** start Information shown **

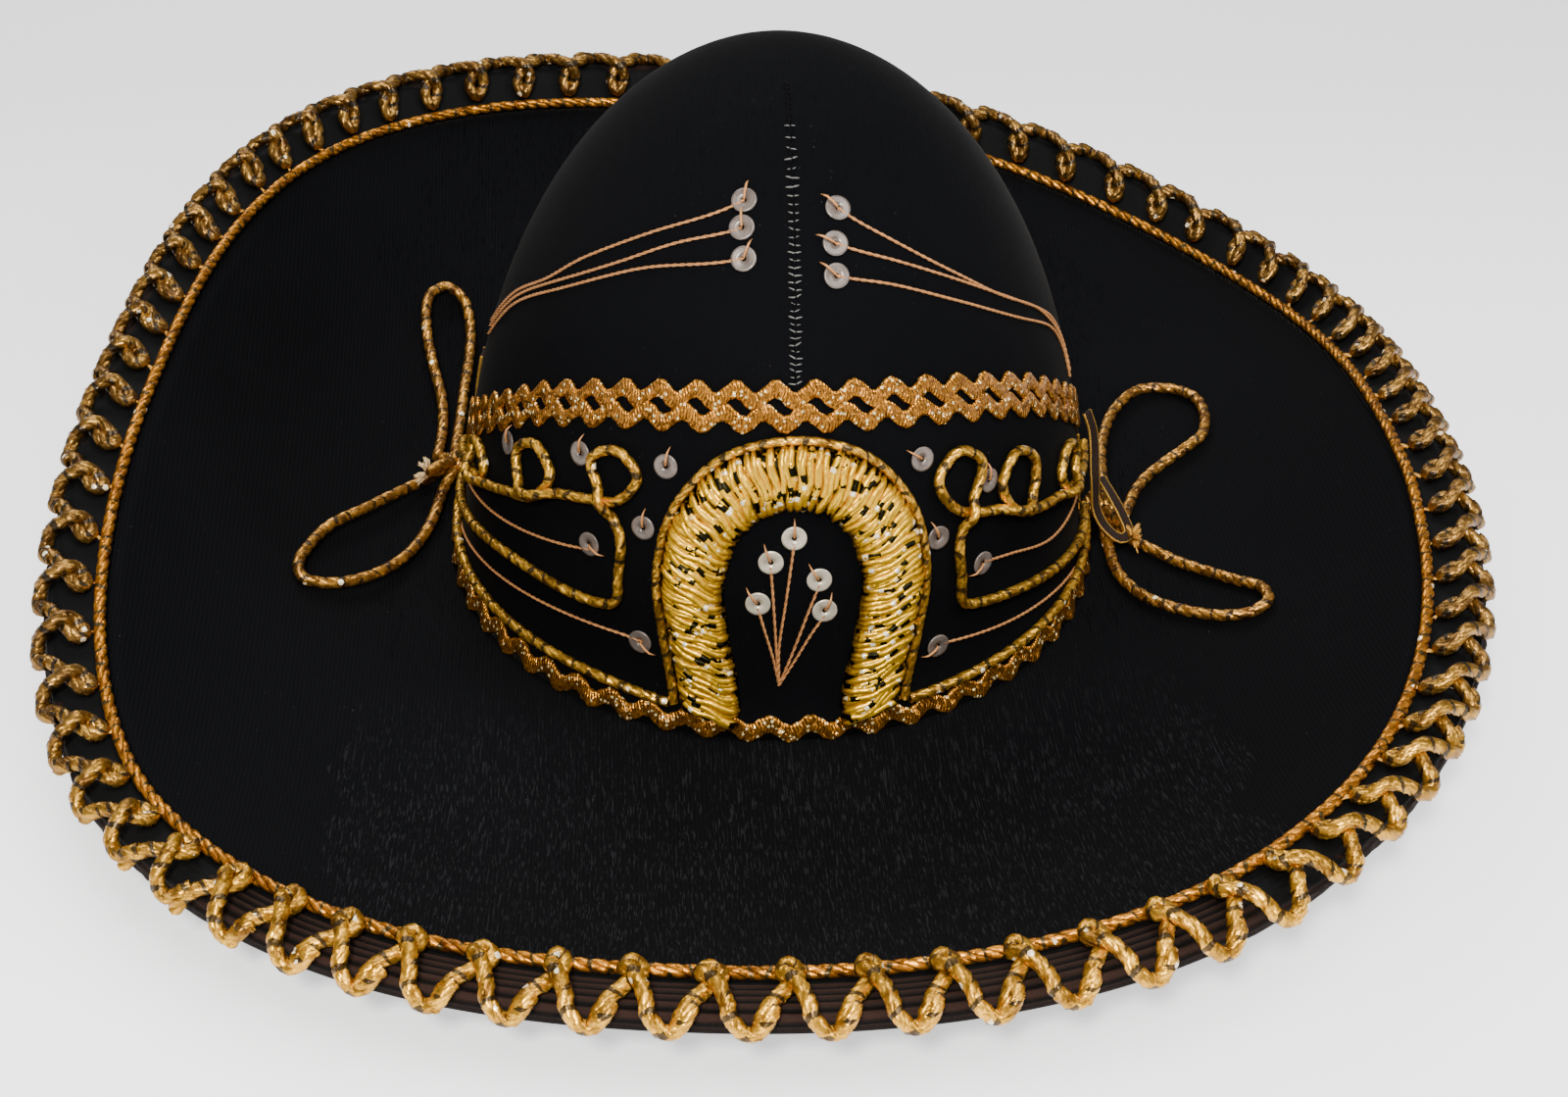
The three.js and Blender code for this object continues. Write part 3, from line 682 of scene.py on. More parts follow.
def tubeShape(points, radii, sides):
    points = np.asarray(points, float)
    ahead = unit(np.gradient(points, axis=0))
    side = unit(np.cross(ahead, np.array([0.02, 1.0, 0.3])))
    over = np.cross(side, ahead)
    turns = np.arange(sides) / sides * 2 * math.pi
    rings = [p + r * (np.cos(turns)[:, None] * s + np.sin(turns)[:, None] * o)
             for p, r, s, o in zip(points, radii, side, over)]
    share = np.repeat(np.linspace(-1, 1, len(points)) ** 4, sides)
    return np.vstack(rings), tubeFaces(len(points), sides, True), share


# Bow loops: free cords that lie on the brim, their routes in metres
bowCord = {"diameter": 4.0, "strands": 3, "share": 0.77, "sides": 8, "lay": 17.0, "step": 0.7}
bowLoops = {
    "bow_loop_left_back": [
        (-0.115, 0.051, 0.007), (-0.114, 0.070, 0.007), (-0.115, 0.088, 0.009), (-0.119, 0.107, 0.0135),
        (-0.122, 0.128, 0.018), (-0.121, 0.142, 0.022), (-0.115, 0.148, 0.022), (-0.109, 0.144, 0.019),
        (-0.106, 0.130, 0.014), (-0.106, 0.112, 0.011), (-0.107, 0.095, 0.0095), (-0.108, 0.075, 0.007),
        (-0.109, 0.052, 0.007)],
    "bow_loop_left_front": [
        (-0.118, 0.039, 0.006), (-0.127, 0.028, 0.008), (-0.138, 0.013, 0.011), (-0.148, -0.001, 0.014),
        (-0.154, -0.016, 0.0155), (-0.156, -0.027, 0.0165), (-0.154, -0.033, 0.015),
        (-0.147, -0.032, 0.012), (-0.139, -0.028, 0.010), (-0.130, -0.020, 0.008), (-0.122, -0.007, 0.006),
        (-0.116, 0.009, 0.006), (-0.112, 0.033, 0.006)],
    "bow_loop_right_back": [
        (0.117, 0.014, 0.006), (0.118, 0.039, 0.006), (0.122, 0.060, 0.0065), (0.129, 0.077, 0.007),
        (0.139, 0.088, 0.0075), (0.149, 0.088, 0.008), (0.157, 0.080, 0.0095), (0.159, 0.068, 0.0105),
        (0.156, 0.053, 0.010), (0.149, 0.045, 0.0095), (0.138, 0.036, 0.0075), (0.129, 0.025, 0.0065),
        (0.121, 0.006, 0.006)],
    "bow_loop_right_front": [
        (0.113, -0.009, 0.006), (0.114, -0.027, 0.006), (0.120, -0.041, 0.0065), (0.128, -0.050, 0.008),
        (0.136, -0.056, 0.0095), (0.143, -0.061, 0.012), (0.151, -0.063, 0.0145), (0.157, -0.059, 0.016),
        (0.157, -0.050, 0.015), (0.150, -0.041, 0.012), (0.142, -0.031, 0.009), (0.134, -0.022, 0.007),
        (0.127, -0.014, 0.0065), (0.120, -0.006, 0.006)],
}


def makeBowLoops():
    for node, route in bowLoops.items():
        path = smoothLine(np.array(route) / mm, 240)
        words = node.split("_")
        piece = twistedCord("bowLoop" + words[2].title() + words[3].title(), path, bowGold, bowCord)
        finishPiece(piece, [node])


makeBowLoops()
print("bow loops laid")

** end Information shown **

▶ **Work required**: Everything from the first line above through the line that contains "sides, True), share" should be duplicated exactly, please, and nothing beyond it.

▶ **Answer to this exercise**:
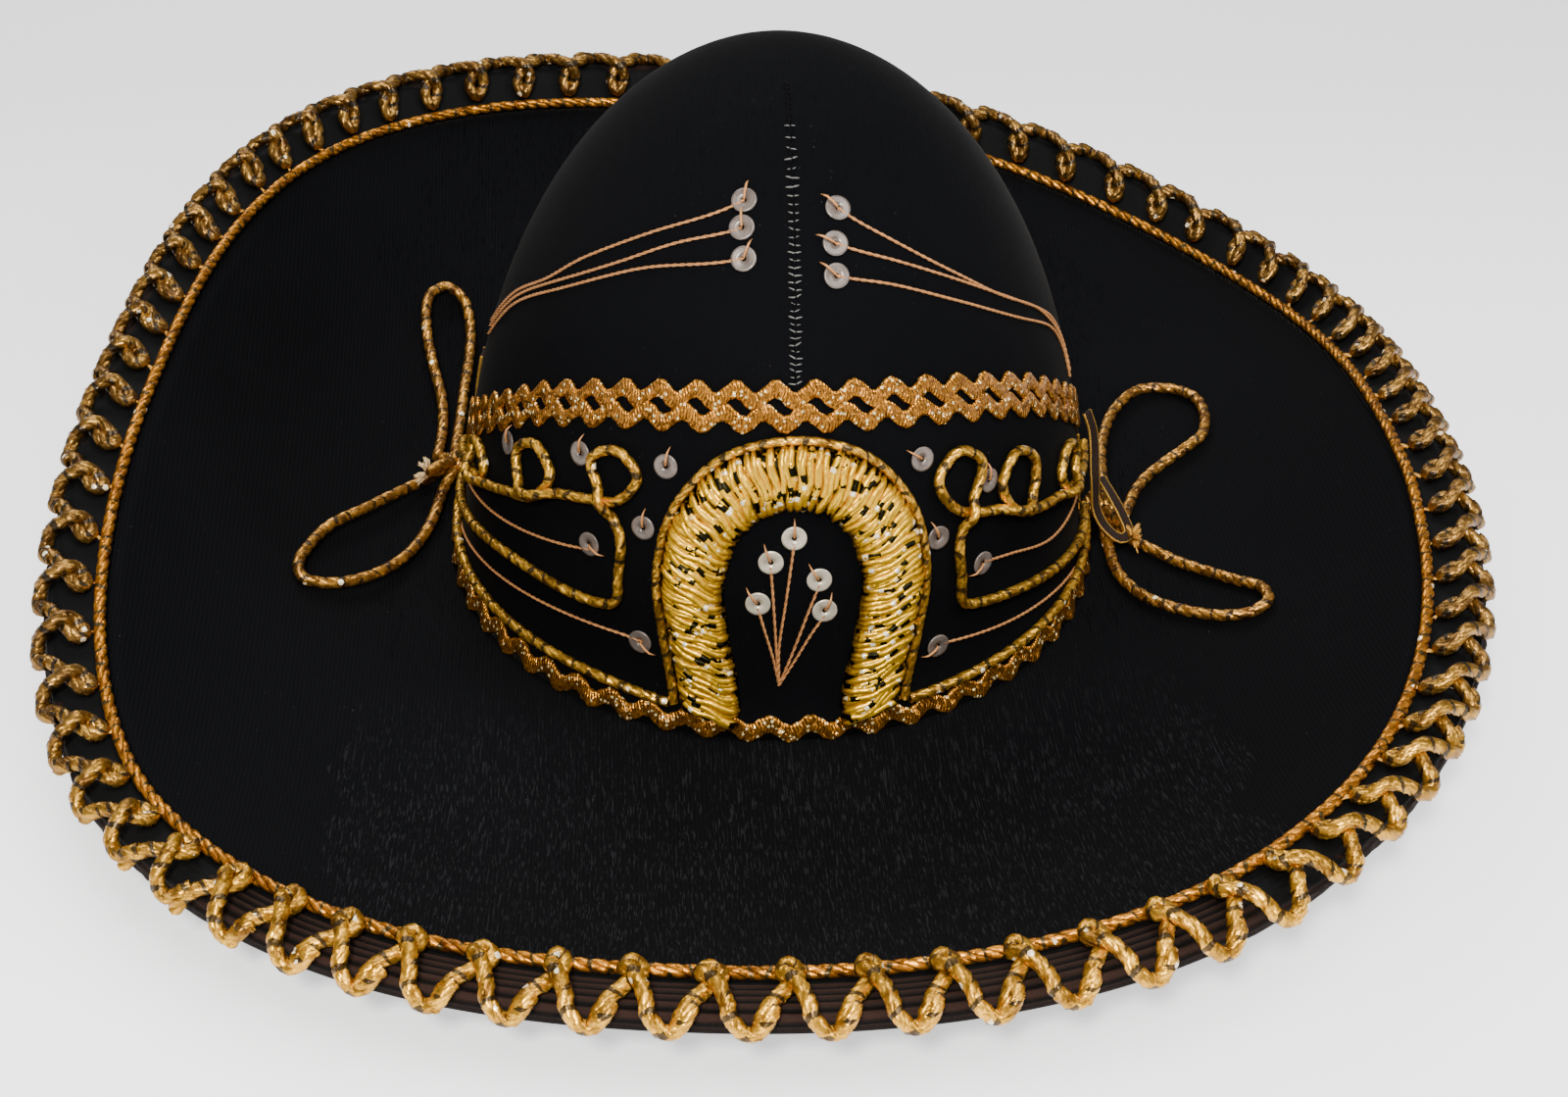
The three.js and Blender code for this object continues. Write part 3, from line 682 of scene.py on. More parts follow.
def tubeShape(points, radii, sides):
    points = np.asarray(points, float)
    ahead = unit(np.gradient(points, axis=0))
    side = unit(np.cross(ahead, np.array([0.02, 1.0, 0.3])))
    over = np.cross(side, ahead)
    turns = np.arange(sides) / sides * 2 * math.pi
    rings = [p + r * (np.cos(turns)[:, None] * s + np.sin(turns)[:, None] * o)
             for p, r, s, o in zip(points, radii, side, over)]
    share = np.repeat(np.linspace(-1, 1, len(points)) ** 4, sides)
    return np.vstack(rings), tubeFaces(len(points), sides, True), share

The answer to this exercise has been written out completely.